[Given instruction]
Produce the listing below again, exactly as shown.

---+---

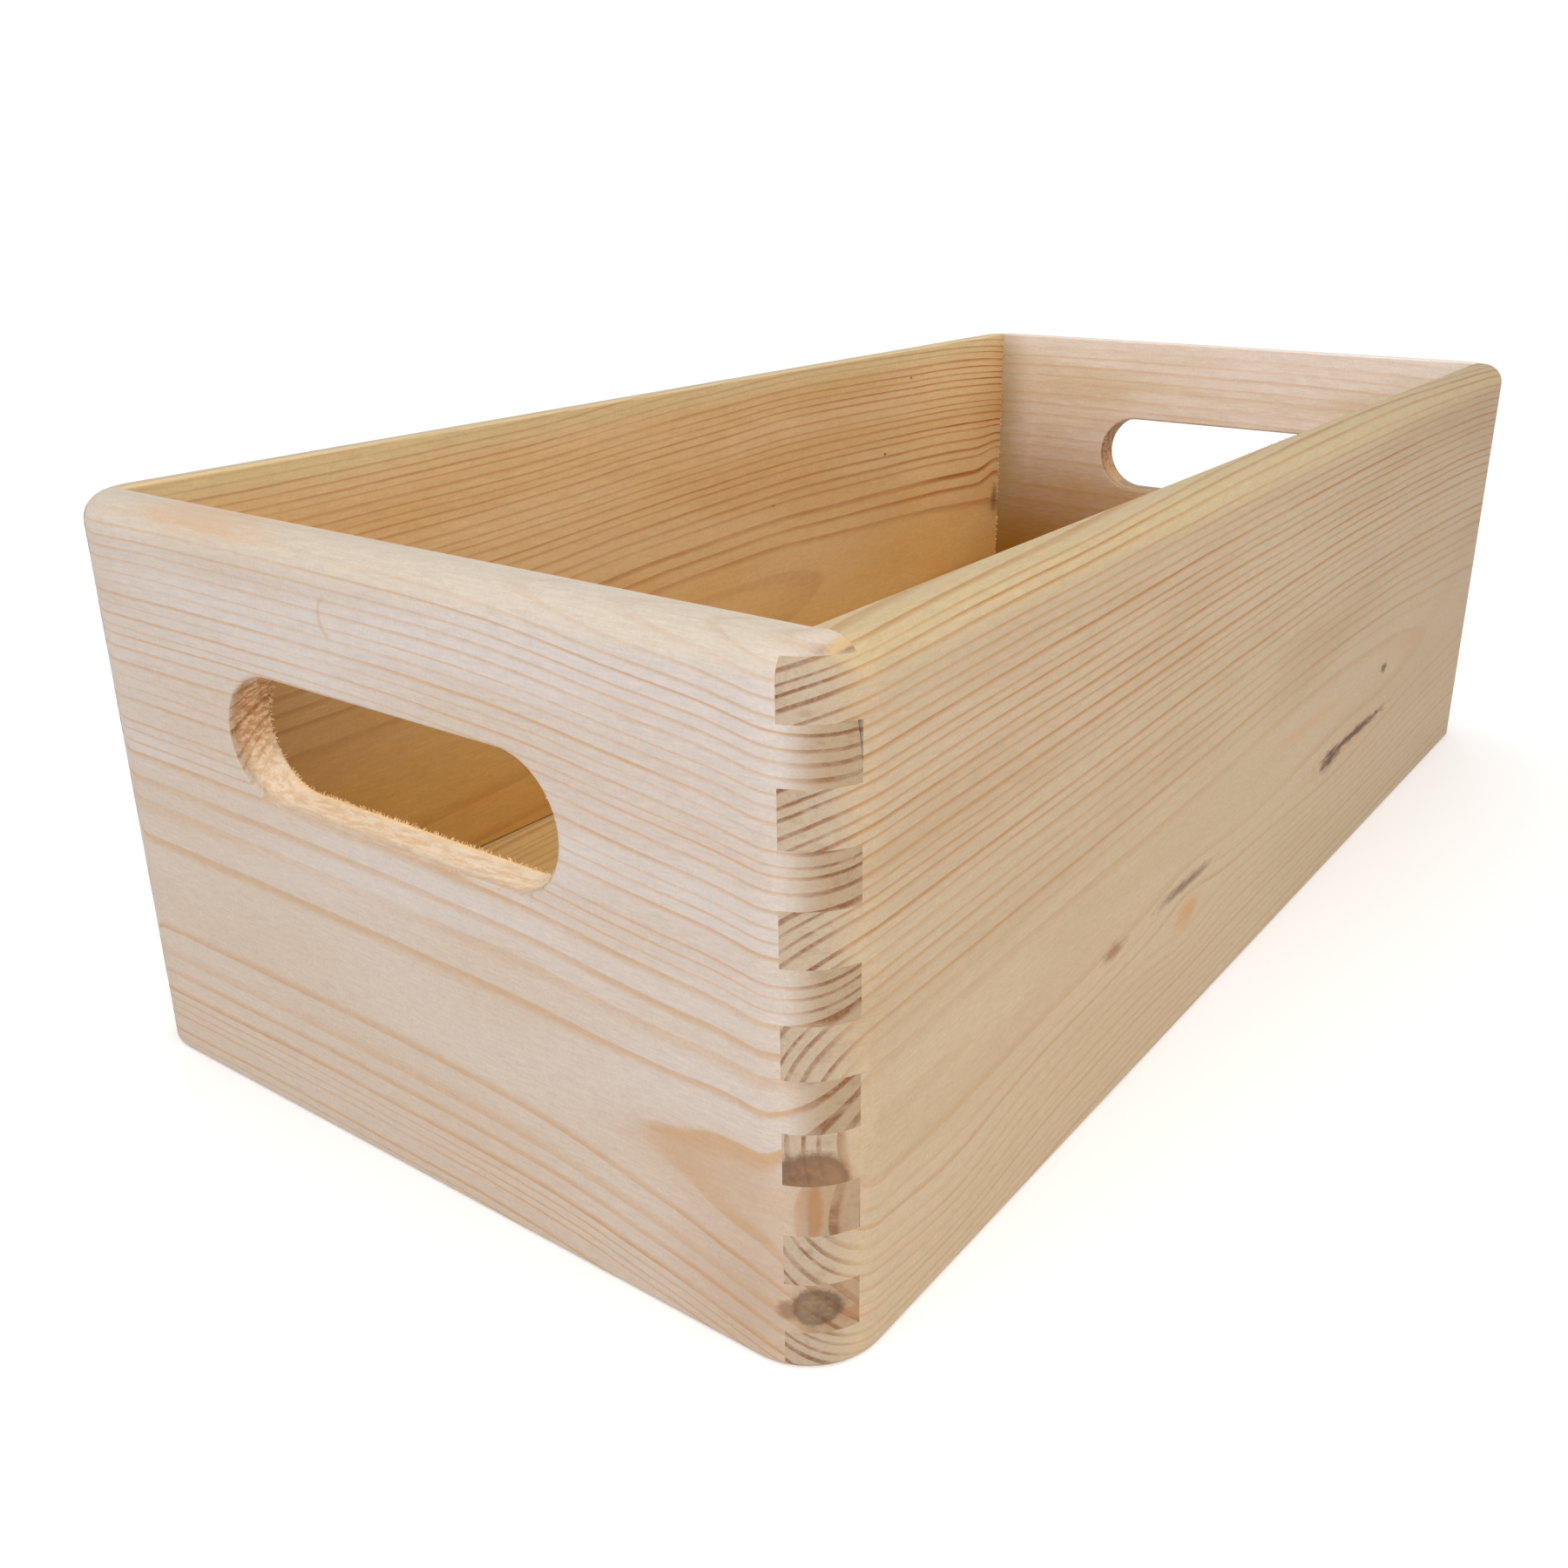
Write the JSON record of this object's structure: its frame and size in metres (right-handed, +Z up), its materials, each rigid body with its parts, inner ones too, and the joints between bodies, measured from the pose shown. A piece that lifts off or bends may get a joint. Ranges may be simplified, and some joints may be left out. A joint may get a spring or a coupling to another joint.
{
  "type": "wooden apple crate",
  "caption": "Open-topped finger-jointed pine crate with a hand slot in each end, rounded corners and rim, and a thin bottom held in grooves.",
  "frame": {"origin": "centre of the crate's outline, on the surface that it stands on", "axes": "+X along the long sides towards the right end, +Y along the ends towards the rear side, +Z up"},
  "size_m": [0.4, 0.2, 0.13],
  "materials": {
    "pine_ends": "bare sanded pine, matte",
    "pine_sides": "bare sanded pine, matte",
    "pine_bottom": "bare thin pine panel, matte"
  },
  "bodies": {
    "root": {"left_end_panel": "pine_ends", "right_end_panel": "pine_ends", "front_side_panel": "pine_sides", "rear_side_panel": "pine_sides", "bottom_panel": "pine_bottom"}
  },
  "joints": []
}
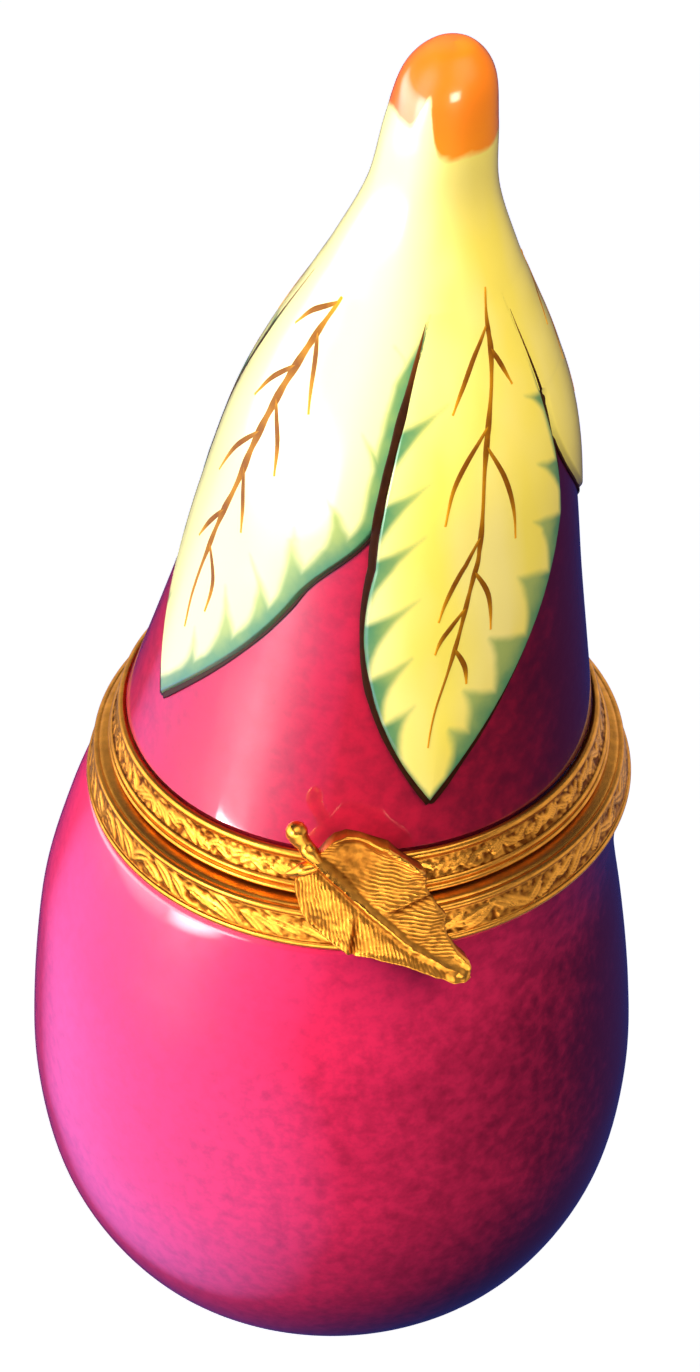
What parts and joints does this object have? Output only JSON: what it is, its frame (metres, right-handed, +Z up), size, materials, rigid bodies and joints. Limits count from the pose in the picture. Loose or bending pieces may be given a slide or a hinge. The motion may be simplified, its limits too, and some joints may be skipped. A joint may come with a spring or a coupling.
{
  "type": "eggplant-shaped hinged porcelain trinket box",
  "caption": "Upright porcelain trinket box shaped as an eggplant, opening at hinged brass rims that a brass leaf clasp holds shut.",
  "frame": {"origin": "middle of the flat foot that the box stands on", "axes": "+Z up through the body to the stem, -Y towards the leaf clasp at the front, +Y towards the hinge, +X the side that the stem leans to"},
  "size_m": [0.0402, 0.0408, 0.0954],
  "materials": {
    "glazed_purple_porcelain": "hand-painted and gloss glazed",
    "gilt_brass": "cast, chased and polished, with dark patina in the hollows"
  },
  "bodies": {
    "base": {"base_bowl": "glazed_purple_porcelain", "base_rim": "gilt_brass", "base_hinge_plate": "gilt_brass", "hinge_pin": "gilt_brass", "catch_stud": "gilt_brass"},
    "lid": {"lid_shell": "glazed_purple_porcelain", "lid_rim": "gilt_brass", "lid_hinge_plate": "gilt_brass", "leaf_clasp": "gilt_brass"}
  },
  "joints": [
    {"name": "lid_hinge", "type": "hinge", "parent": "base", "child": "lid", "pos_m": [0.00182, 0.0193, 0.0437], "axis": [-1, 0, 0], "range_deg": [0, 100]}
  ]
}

---+---

[Complete response]
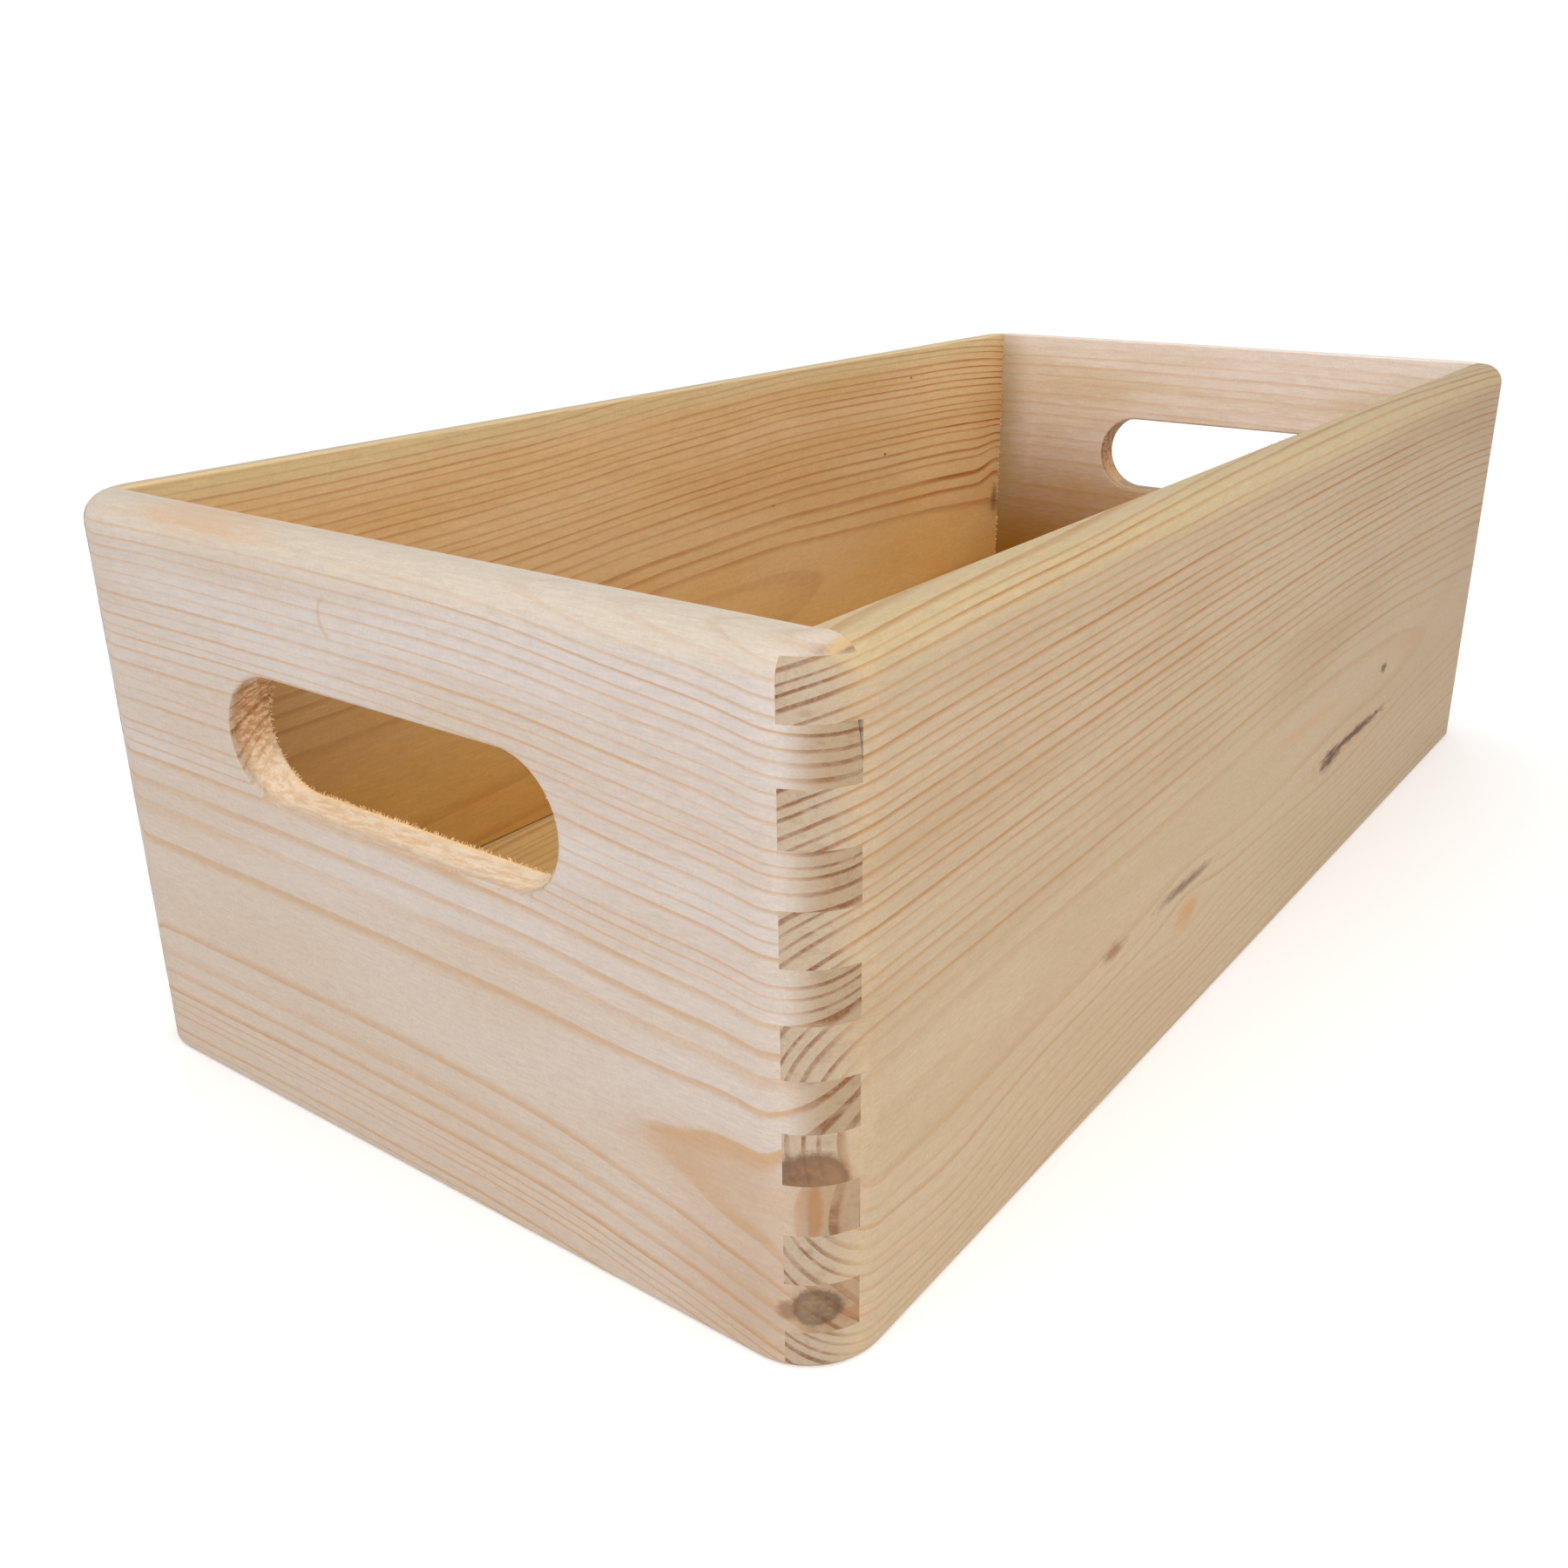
Write the JSON record of this object's structure: its frame and size in metres (right-handed, +Z up), its materials, each rigid body with its parts, inner ones too, and the joints between bodies, measured from the pose shown. A piece that lifts off or bends may get a joint. Ranges may be simplified, and some joints may be left out. A joint may get a spring or a coupling to another joint.
{
  "type": "wooden apple crate",
  "caption": "Open-topped finger-jointed pine crate with a hand slot in each end, rounded corners and rim, and a thin bottom held in grooves.",
  "frame": {"origin": "centre of the crate's outline, on the surface that it stands on", "axes": "+X along the long sides towards the right end, +Y along the ends towards the rear side, +Z up"},
  "size_m": [0.4, 0.2, 0.13],
  "materials": {
    "pine_ends": "bare sanded pine, matte",
    "pine_sides": "bare sanded pine, matte",
    "pine_bottom": "bare thin pine panel, matte"
  },
  "bodies": {
    "root": {"left_end_panel": "pine_ends", "right_end_panel": "pine_ends", "front_side_panel": "pine_sides", "rear_side_panel": "pine_sides", "bottom_panel": "pine_bottom"}
  },
  "joints": []
}
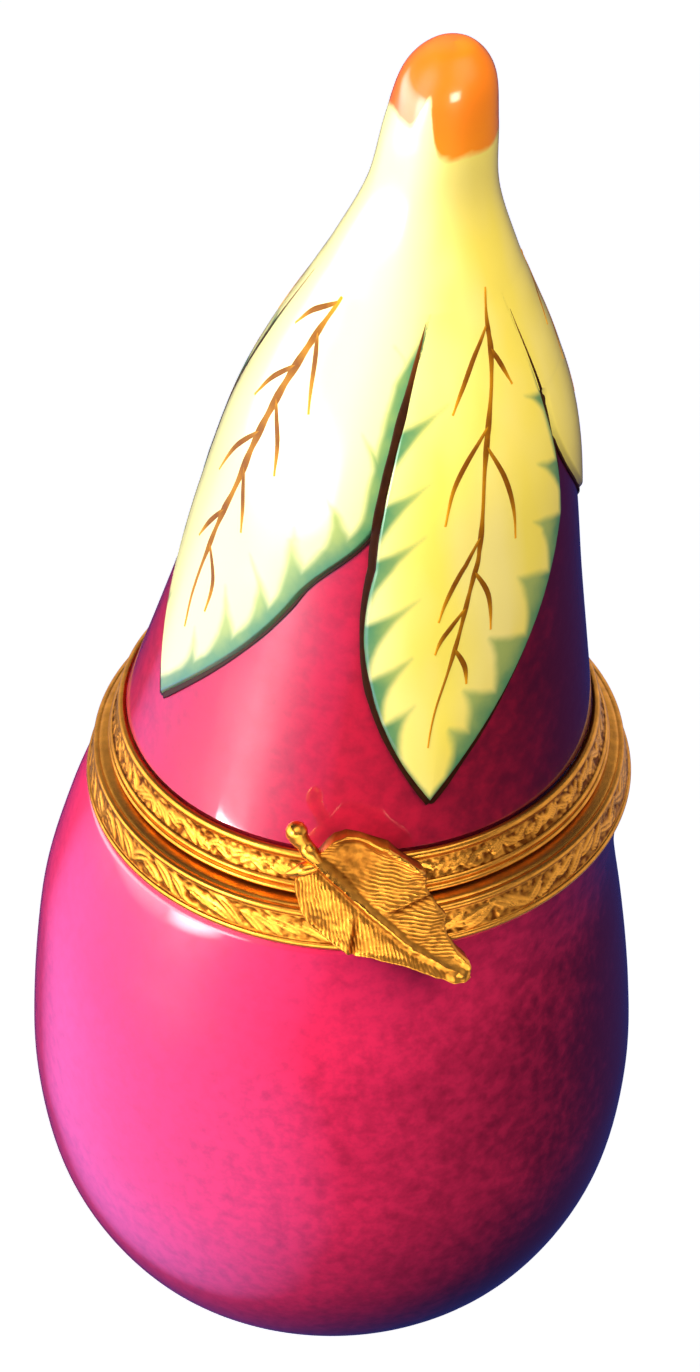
What parts and joints does this object have? Output only JSON: what it is, its frame (metres, right-handed, +Z up), size, materials, rigid bodies and joints. Limits count from the pose in the picture. Loose or bending pieces may be given a slide or a hinge. The motion may be simplified, its limits too, and some joints may be skipped. A joint may come with a spring or a coupling.
{
  "type": "eggplant-shaped hinged porcelain trinket box",
  "caption": "Upright porcelain trinket box shaped as an eggplant, opening at hinged brass rims that a brass leaf clasp holds shut.",
  "frame": {"origin": "middle of the flat foot that the box stands on", "axes": "+Z up through the body to the stem, -Y towards the leaf clasp at the front, +Y towards the hinge, +X the side that the stem leans to"},
  "size_m": [0.0402, 0.0408, 0.0954],
  "materials": {
    "glazed_purple_porcelain": "hand-painted and gloss glazed",
    "gilt_brass": "cast, chased and polished, with dark patina in the hollows"
  },
  "bodies": {
    "base": {"base_bowl": "glazed_purple_porcelain", "base_rim": "gilt_brass", "base_hinge_plate": "gilt_brass", "hinge_pin": "gilt_brass", "catch_stud": "gilt_brass"},
    "lid": {"lid_shell": "glazed_purple_porcelain", "lid_rim": "gilt_brass", "lid_hinge_plate": "gilt_brass", "leaf_clasp": "gilt_brass"}
  },
  "joints": [
    {"name": "lid_hinge", "type": "hinge", "parent": "base", "child": "lid", "pos_m": [0.00182, 0.0193, 0.0437], "axis": [-1, 0, 0], "range_deg": [0, 100]}
  ]
}